At the half-year end, the company held $2.82 million in cash and cash equivalents, with net assets decreasing to $4.78 million from $6.57 million at the previous year-end, largely due to operating cash outflows. Management’s cash flow forecasts and the recent capital injection provide a reasonable working capital position to sustain ongoing operations and commercialisation efforts.

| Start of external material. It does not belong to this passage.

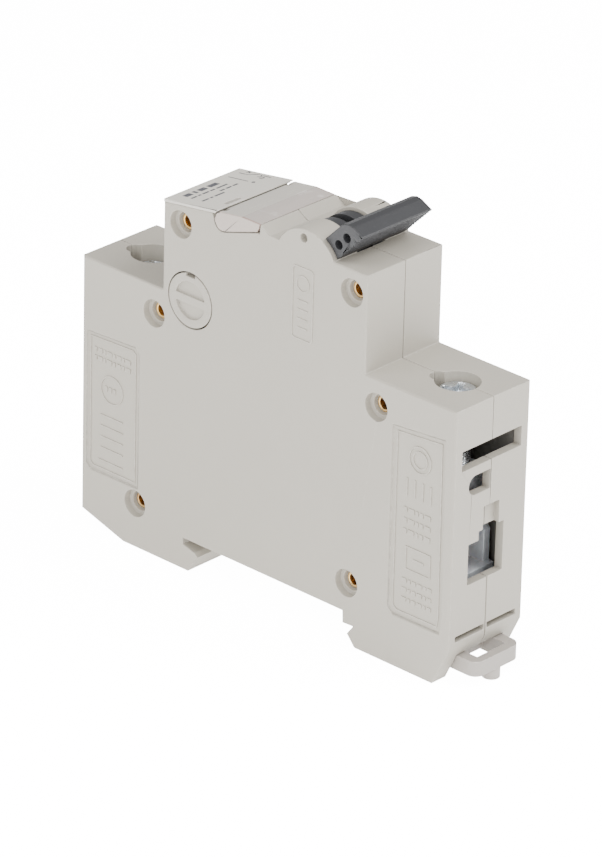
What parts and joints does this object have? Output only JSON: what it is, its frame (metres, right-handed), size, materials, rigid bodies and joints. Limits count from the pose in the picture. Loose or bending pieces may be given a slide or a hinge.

Governance and Leadership Changes
Terragen also announced key board changes, with Dr Michele Allan AO appointed as Non-executive Chair, replacing Mike Barry who remains on the board as a Non-executive Director. Additionally, Roger McPherson was appointed Company Secretary and Chief Financial Officer in August 2025, following the resignation of Matthew Whyte. These leadership adjustments align with the company’s strategic focus on scaling its global footprint.
Outlook
While the company continues to navigate the challenges of a transitioning sales model and external market conditions, the successful equity raise and early sales momentum for Terragen Probiotic® for Ruminants provide a foundation for optimism. Investors will be watching closely for the outcome of the shareholder vote on the second tranche of the placement and the company’s ability to convert its R&D investments into sustained revenue growth.
Bottom Line?
Terragen’s strategic recalibration and fresh capital injection set the stage for a critical phase of global commercialisation.
Questions in the middle?
- Will the shareholder vote approve the second tranche of the $7 million equity raising?
- How quickly can Terragen convert its R&D pipeline into consistent revenue streams?
- What impact will the leadership changes have on execution of the global commercialisation strategy?